Once my doctor and I got on the phone, all 5 weeks of shame came pouring out. I bawled as I told her that I kept thinking it would get better, but that everyday felt darker than the previous day. She asked how I wanted to proceed, with medication, therapy or both. “Both.” I was afraid that I’d start therapy only to recognize that I also needed medication, and that by then I would’ve spiraled down even deeper. I also didn’t want to lose one more day of enjoying my children. So, I got the happy pills and I’ve been on them for almost 4 weeks now.
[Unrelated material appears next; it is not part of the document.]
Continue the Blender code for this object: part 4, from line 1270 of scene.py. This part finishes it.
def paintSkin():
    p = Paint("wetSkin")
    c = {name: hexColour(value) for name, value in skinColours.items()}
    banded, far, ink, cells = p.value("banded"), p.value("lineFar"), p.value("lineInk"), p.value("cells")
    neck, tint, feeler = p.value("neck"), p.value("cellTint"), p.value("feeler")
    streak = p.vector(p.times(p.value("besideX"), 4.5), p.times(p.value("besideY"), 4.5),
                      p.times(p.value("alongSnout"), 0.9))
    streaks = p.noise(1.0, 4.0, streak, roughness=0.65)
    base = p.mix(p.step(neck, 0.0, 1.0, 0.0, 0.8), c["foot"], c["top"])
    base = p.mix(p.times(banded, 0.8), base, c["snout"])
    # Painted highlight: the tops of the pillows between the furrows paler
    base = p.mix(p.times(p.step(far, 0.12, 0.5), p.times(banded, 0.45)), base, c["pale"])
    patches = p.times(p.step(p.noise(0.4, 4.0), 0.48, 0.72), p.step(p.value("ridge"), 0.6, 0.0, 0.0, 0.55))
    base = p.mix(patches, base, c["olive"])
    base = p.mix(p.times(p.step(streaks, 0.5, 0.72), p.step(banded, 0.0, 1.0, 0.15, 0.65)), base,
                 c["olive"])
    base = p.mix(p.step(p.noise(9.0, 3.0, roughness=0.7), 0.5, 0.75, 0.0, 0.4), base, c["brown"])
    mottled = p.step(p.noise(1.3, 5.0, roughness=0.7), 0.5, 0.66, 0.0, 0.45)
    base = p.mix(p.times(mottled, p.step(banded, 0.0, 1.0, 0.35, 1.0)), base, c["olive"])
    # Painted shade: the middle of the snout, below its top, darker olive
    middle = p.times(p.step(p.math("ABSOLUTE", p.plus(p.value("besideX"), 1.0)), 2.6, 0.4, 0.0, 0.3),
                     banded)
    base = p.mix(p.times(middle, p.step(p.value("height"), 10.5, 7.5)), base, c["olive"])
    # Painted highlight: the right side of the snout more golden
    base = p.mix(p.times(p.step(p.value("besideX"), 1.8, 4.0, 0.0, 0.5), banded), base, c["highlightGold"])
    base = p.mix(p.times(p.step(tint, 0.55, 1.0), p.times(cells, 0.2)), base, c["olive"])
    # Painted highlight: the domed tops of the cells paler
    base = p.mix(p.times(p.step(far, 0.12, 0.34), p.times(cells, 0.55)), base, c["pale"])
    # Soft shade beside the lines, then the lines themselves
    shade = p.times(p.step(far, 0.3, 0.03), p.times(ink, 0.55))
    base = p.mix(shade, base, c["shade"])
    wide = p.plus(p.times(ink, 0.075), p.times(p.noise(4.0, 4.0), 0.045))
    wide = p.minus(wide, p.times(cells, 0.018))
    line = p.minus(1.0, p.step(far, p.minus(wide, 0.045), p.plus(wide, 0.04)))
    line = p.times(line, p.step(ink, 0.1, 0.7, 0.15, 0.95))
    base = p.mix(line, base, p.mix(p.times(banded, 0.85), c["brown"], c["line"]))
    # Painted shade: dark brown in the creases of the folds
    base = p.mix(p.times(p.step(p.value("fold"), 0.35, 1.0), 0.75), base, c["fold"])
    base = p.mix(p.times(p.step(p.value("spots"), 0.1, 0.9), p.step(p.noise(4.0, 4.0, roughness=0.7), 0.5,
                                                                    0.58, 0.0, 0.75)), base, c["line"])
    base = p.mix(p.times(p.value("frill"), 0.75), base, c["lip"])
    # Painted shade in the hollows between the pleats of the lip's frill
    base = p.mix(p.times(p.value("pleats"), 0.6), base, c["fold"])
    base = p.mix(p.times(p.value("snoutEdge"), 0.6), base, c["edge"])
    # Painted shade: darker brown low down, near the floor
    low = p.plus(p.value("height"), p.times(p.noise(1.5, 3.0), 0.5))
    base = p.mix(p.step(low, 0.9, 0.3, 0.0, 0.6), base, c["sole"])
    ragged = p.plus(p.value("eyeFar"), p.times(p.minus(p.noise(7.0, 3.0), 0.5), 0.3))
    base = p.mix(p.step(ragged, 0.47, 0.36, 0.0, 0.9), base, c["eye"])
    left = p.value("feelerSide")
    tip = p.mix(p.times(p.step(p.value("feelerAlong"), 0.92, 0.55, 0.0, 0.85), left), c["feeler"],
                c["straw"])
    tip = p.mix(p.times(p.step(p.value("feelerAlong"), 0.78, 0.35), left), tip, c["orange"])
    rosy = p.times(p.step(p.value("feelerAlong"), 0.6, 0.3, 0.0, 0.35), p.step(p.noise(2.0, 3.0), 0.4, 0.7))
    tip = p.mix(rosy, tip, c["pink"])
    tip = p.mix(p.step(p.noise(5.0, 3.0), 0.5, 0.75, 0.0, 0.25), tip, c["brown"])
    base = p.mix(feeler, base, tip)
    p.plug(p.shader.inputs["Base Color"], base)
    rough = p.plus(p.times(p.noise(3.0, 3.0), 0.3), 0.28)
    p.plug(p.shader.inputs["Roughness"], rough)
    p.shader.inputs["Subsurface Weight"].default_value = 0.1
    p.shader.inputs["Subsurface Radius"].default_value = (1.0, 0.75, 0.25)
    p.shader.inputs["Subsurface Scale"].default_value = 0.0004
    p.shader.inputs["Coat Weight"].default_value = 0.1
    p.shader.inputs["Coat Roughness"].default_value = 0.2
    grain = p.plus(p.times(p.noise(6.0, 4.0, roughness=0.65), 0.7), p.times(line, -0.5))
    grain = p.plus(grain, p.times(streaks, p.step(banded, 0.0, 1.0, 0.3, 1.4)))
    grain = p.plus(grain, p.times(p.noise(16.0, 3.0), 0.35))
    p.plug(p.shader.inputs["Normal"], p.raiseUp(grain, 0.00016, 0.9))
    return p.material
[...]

Like I said, I am better – way better, really. I force myself to leave the house everyday and I shower at least every other day (insert smiley face here). I’m cooking again and keeping the house tidy. Most importantly, I am once again head over heels in love with my first born. Despite her wicked tantrums, I can’t get enough of her hugs and giggles – and I have the presence of mind to deal with her negative behavior in an effective way.
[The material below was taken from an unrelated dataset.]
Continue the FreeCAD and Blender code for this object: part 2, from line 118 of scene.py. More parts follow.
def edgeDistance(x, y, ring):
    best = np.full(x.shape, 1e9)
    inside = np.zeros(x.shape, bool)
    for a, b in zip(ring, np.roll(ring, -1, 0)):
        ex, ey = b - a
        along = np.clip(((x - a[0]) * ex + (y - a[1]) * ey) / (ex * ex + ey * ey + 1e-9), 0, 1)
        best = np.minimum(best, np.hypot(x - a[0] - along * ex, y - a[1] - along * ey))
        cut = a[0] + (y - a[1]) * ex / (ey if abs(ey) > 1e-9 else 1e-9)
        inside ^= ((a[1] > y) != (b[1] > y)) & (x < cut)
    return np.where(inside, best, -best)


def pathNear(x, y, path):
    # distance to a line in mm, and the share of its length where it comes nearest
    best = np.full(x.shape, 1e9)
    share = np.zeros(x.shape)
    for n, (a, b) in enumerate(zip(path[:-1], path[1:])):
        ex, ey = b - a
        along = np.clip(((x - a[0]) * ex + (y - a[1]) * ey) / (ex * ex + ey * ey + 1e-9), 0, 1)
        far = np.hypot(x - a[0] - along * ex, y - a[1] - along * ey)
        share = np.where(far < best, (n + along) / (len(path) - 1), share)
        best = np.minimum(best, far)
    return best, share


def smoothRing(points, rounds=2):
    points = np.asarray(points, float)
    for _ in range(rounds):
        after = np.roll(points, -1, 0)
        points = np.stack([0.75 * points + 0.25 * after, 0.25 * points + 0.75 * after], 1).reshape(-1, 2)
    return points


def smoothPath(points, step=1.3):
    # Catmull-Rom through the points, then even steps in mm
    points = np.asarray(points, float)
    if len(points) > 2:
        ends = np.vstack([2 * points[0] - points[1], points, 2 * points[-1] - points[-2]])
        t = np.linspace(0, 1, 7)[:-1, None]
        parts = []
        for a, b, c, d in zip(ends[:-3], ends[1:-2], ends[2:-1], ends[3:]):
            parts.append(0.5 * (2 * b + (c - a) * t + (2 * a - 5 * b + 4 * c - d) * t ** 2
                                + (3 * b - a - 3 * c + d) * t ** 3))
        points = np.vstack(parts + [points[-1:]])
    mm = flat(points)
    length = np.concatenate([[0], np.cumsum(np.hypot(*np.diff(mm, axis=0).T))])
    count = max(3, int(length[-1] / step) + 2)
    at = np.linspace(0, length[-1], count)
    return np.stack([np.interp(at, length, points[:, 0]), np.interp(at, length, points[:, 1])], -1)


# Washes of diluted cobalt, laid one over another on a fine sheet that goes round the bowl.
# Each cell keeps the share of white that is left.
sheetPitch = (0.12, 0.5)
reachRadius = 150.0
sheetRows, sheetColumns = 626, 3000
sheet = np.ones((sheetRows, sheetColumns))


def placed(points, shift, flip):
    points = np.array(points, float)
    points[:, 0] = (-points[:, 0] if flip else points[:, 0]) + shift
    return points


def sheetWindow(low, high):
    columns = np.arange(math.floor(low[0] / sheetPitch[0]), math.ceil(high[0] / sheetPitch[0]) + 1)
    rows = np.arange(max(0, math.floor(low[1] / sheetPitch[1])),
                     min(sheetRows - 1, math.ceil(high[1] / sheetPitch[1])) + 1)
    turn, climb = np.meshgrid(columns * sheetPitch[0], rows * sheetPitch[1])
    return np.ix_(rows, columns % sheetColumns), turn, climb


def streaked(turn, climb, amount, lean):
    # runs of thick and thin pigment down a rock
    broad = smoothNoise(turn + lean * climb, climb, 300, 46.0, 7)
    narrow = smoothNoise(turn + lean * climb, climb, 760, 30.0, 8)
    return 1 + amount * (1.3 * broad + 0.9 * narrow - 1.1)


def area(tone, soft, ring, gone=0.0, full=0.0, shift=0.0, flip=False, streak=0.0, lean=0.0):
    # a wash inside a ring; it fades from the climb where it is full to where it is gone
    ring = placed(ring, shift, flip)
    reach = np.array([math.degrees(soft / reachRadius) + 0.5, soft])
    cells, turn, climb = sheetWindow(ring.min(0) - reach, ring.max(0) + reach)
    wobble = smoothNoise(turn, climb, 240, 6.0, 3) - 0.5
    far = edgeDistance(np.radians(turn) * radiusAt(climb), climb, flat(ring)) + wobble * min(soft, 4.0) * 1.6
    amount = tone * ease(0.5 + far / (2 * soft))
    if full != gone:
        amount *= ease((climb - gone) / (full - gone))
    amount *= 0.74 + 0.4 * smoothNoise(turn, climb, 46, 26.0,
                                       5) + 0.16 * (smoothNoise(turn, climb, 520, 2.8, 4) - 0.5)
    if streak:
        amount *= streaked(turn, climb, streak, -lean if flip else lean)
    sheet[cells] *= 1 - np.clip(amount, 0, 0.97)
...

Once again, I’m falling in love with motherhood. I am slowly returning to the woman I know myself to be. I start and end each day feeling extremely blessed for, and by, my two girls. In between morning and evening, there are still struggles…still temptations to stay in bed, still tendencies to shut the world out, and still debilitating guilt over the amount of TV happening in this house – but overall, I’m feeling so much more in control. So much more present. Hallelujah!
I have a little ways to go yet – but let me tell you, I am miles from where I was. I am so grateful for the many women in my life who shared their own personal struggle with PPD. It’s much more common than I was ever aware of. I am hoping that by sharing my story, you’ll feel inspired to share your own. The more we talk about this, the fewer women will spend a second longer than they need feeling trapped in their own skin.
Motherhood is so beautiful…and complicated. Do whatever it takes to enjoy it purely, and to embrace it wholly. There’s just no need to “tough it out” when you’re feeling so disconnected to the very thing you were most longing for – to love, and be loved, by your children.